Finland: The Supreme Administrative Court requests CJEU preliminary ruling on the application of VAT Directive on financial services

By Published On: April, 2024

On 22 March 2024, the Supreme Administrative Court issued a ruling (KHO 2024:38) seeking a preliminary ruling from the CJEU regarding the VAT treatment of factoring financial arrangements.

According to the Finnish Value Added Tax Act, VAT is not levied on financial services. Such financial services include e.g. the provision of credit and other financial arrangements, as well as the management of credit by the lender.

The ruling concerned a company engaged in both invoice factoring and trade factoring. The company provided financing to its customers by granting credit against their outstanding invoices within a specified overall limit. Once the receivable was accepted within the scope of credit, the company disbursed the customer an amount corresponding to the agreed-upon credit ratio, minus the company’s fee. The customer’s outstanding invoices served as collateral for the financing provided by the company.

In trade factoring, the company committed to purchasing the customer’s outstanding invoices. After the receivable is accepted under the agreement, the company makes payments to the customer based on the terms of the contract, either for the full nominal value of the invoice or a portion thereof. In the trade factoring, the ownership of the receivables was transferred to the company along with the credit risk associated with the debtors’ potential insolvency.

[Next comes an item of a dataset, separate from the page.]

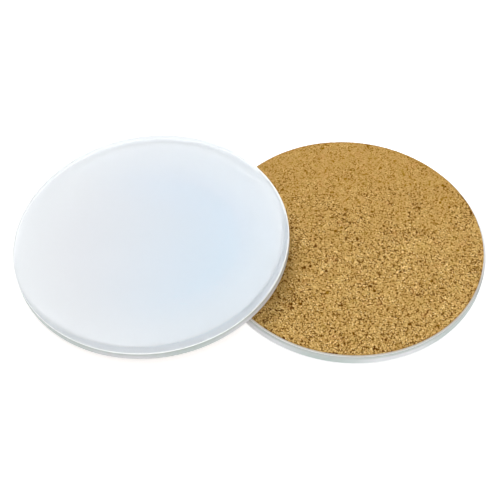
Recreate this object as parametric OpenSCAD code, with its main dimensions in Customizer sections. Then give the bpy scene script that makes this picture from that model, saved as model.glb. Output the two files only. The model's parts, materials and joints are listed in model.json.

In the earlier proceedings of the matter, the Central Tax Board ruled that the fees charged by the company to their customers for factoring are subject to VAT to the extent that they relate to receivables and serve as compensation for invoice management and collection services.

The Supreme Administrative Court stated that in both types of factoring, there is a component similar to interest.  Based on this, trade factoring could be considered as consideration for financial services in the same manner as stated by the Central Tax Board. On the other hand, in trade factoring, it can be seen that the financial commission is not a fee charged from the customer for VAT purposes, but rather an adjustment item. This adjustment item is defined in such a way that the purchase price of the receivable corresponds to its discounted present value, i.e., its true economic value.

The Supreme Administrative Court stated that although invoice factoring is considered a compensated service falling within the scope of the VAT Directive (2006/112/EC, as amended), it is unclear how the provisions regarding VAT exemptions in the Directive should be interpreted in relation to the various fees charged for such services. The Supreme Administrative Court decided to postpone the matter and request a preliminary ruling from the CJEU regarding the application of the VAT Directive and its immediate legal effect. A particular ambiguity arises in determining whether a factoring company, that buys receivables from its customer is also considered to supply to the customer some of the services covered by the Directive.

The current legal scope in Finland appears uncertain, and the VAT treatment of financial services remains subject to interpretation. We are aware that several similar cases are currently pending in the Supreme Administrative Court, and we are closely monitoring the developments.